>> START SUPPLIED MATERIAL

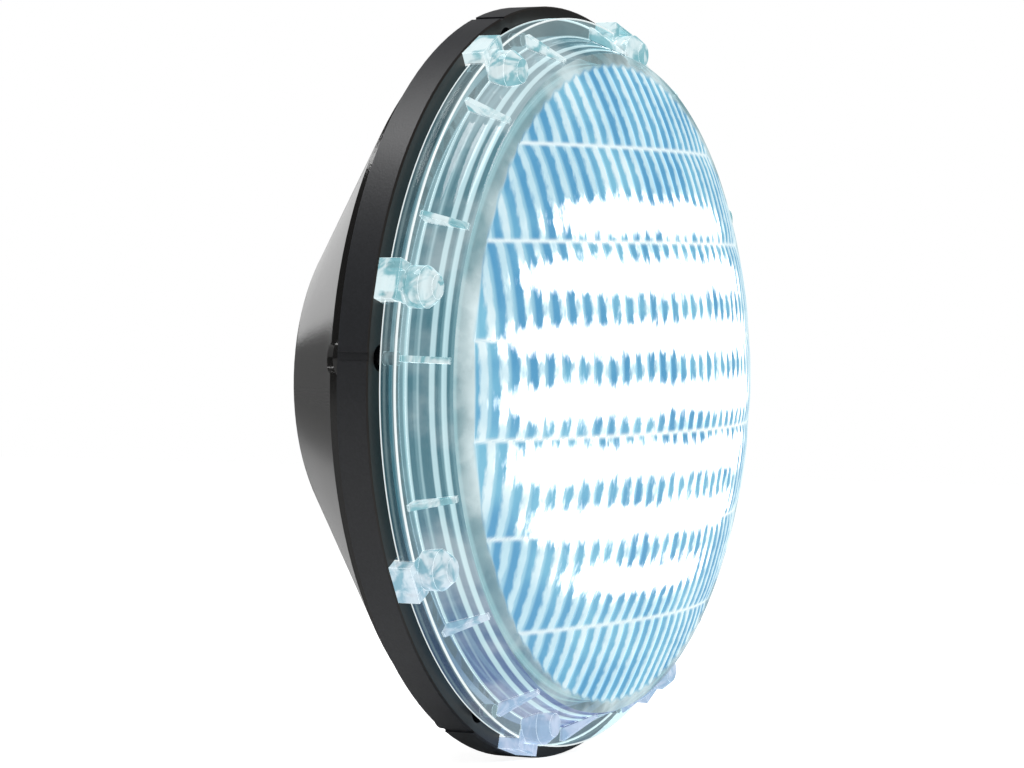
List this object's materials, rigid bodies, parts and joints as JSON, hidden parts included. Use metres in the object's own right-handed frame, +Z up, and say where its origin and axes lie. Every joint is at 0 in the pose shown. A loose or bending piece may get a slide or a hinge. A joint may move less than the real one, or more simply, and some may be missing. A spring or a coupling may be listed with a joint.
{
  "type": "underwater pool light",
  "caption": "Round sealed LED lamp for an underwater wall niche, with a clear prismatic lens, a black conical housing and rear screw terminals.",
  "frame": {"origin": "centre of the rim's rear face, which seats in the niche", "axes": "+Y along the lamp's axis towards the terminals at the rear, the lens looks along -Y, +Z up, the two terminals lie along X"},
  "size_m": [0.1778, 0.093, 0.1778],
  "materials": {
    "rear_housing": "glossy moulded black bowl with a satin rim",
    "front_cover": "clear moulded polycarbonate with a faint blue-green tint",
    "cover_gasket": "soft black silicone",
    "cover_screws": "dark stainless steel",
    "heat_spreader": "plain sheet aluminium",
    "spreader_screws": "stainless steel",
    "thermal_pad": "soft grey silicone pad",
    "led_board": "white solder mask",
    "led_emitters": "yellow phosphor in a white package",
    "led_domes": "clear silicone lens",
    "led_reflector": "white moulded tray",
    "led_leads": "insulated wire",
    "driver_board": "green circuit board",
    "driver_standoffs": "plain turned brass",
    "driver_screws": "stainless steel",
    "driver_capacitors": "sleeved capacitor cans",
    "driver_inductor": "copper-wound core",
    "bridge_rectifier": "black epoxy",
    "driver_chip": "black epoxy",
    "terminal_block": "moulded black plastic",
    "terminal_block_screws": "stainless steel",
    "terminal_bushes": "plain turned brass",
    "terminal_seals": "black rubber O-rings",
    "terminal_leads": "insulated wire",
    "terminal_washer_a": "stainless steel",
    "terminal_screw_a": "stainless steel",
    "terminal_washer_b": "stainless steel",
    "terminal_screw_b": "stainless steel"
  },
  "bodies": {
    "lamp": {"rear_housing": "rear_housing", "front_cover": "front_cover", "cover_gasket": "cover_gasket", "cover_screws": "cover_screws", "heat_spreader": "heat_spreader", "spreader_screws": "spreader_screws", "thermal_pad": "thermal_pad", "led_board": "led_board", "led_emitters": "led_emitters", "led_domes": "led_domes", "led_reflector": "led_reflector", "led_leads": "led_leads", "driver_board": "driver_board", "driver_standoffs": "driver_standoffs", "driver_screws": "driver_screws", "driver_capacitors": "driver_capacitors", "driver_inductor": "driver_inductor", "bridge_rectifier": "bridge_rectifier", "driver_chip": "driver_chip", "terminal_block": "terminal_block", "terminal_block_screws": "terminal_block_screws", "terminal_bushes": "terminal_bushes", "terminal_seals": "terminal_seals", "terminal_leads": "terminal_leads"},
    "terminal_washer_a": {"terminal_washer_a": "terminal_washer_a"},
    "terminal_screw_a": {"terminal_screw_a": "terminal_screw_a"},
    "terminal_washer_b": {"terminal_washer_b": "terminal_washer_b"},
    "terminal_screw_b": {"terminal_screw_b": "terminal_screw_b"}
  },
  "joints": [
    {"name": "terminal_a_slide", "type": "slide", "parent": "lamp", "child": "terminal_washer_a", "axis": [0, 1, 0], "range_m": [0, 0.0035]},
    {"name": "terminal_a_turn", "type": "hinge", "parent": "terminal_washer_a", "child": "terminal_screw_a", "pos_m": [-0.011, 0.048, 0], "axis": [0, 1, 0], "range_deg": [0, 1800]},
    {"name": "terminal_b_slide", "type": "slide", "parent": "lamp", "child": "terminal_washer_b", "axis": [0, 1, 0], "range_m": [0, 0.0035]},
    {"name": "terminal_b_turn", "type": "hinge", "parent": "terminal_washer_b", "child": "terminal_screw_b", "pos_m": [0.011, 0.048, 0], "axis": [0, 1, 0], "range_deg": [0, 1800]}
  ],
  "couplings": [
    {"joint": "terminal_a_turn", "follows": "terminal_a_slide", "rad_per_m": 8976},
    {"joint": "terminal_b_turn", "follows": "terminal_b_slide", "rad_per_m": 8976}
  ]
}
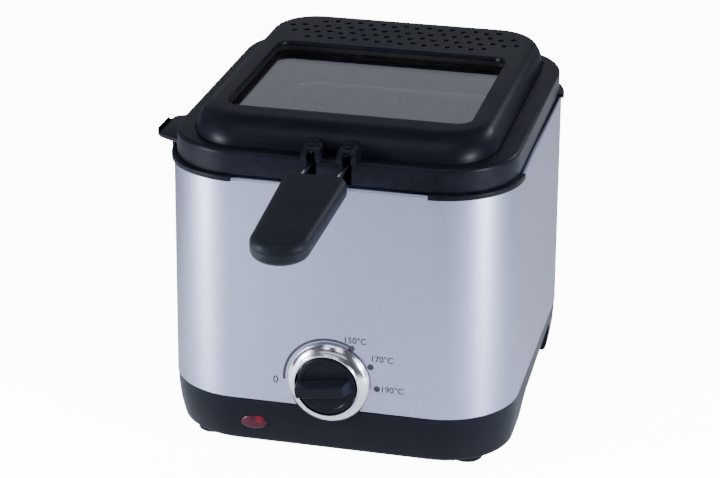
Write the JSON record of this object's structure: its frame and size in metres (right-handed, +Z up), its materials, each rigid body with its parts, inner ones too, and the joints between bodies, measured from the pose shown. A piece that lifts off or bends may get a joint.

>> END SUPPLIED MATERIAL

**WHAT TO PRODUCE**
Write the listing out again, exactly as shown above.

**WRITTEN RESPONSE**
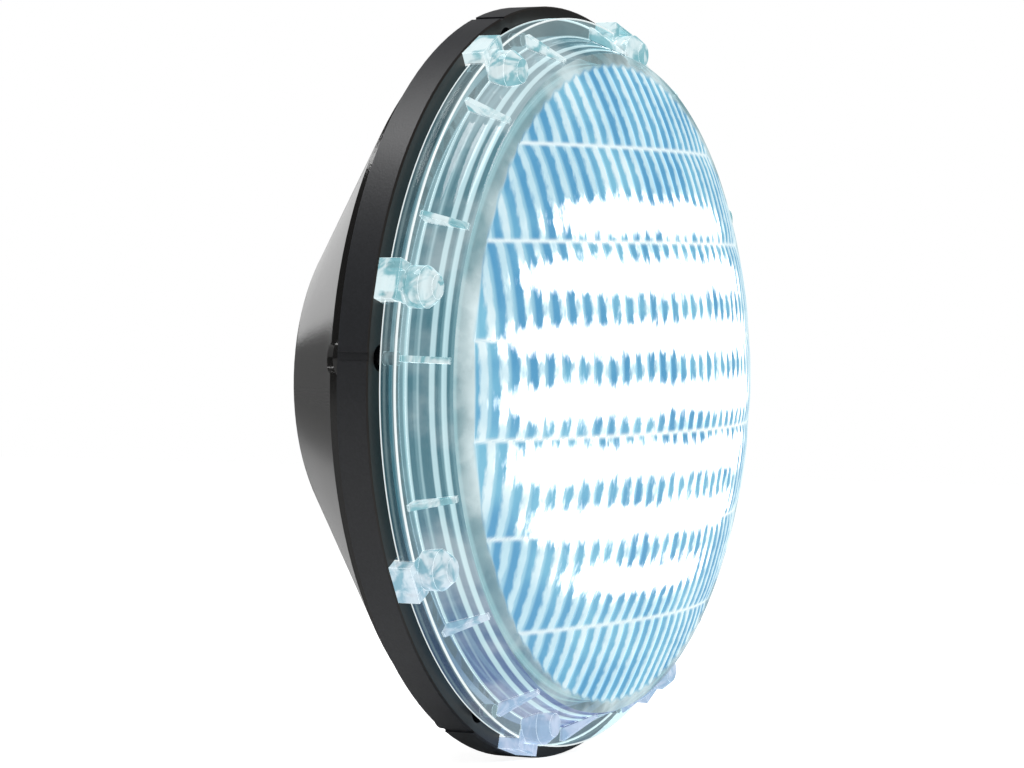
List this object's materials, rigid bodies, parts and joints as JSON, hidden parts included. Use metres in the object's own right-handed frame, +Z up, and say where its origin and axes lie. Every joint is at 0 in the pose shown. A loose or bending piece may get a slide or a hinge. A joint may move less than the real one, or more simply, and some may be missing. A spring or a coupling may be listed with a joint.
{
  "type": "underwater pool light",
  "caption": "Round sealed LED lamp for an underwater wall niche, with a clear prismatic lens, a black conical housing and rear screw terminals.",
  "frame": {"origin": "centre of the rim's rear face, which seats in the niche", "axes": "+Y along the lamp's axis towards the terminals at the rear, the lens looks along -Y, +Z up, the two terminals lie along X"},
  "size_m": [0.1778, 0.093, 0.1778],
  "materials": {
    "rear_housing": "glossy moulded black bowl with a satin rim",
    "front_cover": "clear moulded polycarbonate with a faint blue-green tint",
    "cover_gasket": "soft black silicone",
    "cover_screws": "dark stainless steel",
    "heat_spreader": "plain sheet aluminium",
    "spreader_screws": "stainless steel",
    "thermal_pad": "soft grey silicone pad",
    "led_board": "white solder mask",
    "led_emitters": "yellow phosphor in a white package",
    "led_domes": "clear silicone lens",
    "led_reflector": "white moulded tray",
    "led_leads": "insulated wire",
    "driver_board": "green circuit board",
    "driver_standoffs": "plain turned brass",
    "driver_screws": "stainless steel",
    "driver_capacitors": "sleeved capacitor cans",
    "driver_inductor": "copper-wound core",
    "bridge_rectifier": "black epoxy",
    "driver_chip": "black epoxy",
    "terminal_block": "moulded black plastic",
    "terminal_block_screws": "stainless steel",
    "terminal_bushes": "plain turned brass",
    "terminal_seals": "black rubber O-rings",
    "terminal_leads": "insulated wire",
    "terminal_washer_a": "stainless steel",
    "terminal_screw_a": "stainless steel",
    "terminal_washer_b": "stainless steel",
    "terminal_screw_b": "stainless steel"
  },
  "bodies": {
    "lamp": {"rear_housing": "rear_housing", "front_cover": "front_cover", "cover_gasket": "cover_gasket", "cover_screws": "cover_screws", "heat_spreader": "heat_spreader", "spreader_screws": "spreader_screws", "thermal_pad": "thermal_pad", "led_board": "led_board", "led_emitters": "led_emitters", "led_domes": "led_domes", "led_reflector": "led_reflector", "led_leads": "led_leads", "driver_board": "driver_board", "driver_standoffs": "driver_standoffs", "driver_screws": "driver_screws", "driver_capacitors": "driver_capacitors", "driver_inductor": "driver_inductor", "bridge_rectifier": "bridge_rectifier", "driver_chip": "driver_chip", "terminal_block": "terminal_block", "terminal_block_screws": "terminal_block_screws", "terminal_bushes": "terminal_bushes", "terminal_seals": "terminal_seals", "terminal_leads": "terminal_leads"},
    "terminal_washer_a": {"terminal_washer_a": "terminal_washer_a"},
    "terminal_screw_a": {"terminal_screw_a": "terminal_screw_a"},
    "terminal_washer_b": {"terminal_washer_b": "terminal_washer_b"},
    "terminal_screw_b": {"terminal_screw_b": "terminal_screw_b"}
  },
  "joints": [
    {"name": "terminal_a_slide", "type": "slide", "parent": "lamp", "child": "terminal_washer_a", "axis": [0, 1, 0], "range_m": [0, 0.0035]},
    {"name": "terminal_a_turn", "type": "hinge", "parent": "terminal_washer_a", "child": "terminal_screw_a", "pos_m": [-0.011, 0.048, 0], "axis": [0, 1, 0], "range_deg": [0, 1800]},
    {"name": "terminal_b_slide", "type": "slide", "parent": "lamp", "child": "terminal_washer_b", "axis": [0, 1, 0], "range_m": [0, 0.0035]},
    {"name": "terminal_b_turn", "type": "hinge", "parent": "terminal_washer_b", "child": "terminal_screw_b", "pos_m": [0.011, 0.048, 0], "axis": [0, 1, 0], "range_deg": [0, 1800]}
  ],
  "couplings": [
    {"joint": "terminal_a_turn", "follows": "terminal_a_slide", "rad_per_m": 8976},
    {"joint": "terminal_b_turn", "follows": "terminal_b_slide", "rad_per_m": 8976}
  ]
}
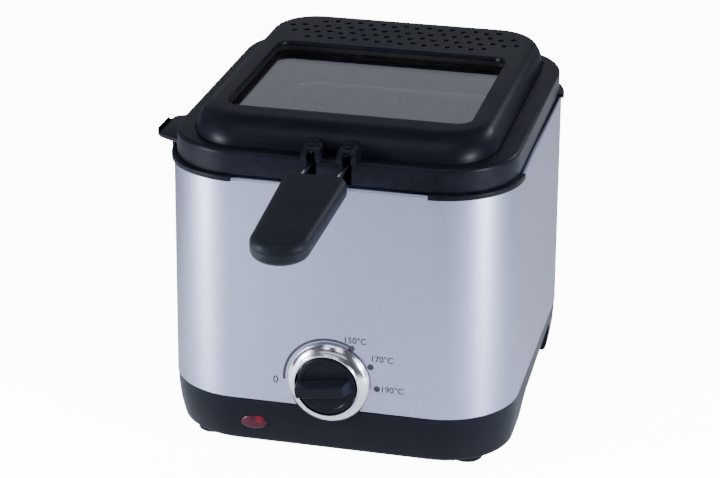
Write the JSON record of this object's structure: its frame and size in metres (right-handed, +Z up), its materials, each rigid body with its parts, inner ones too, and the joints between bodies, measured from the pose shown. A piece that lifts off or bends may get a joint.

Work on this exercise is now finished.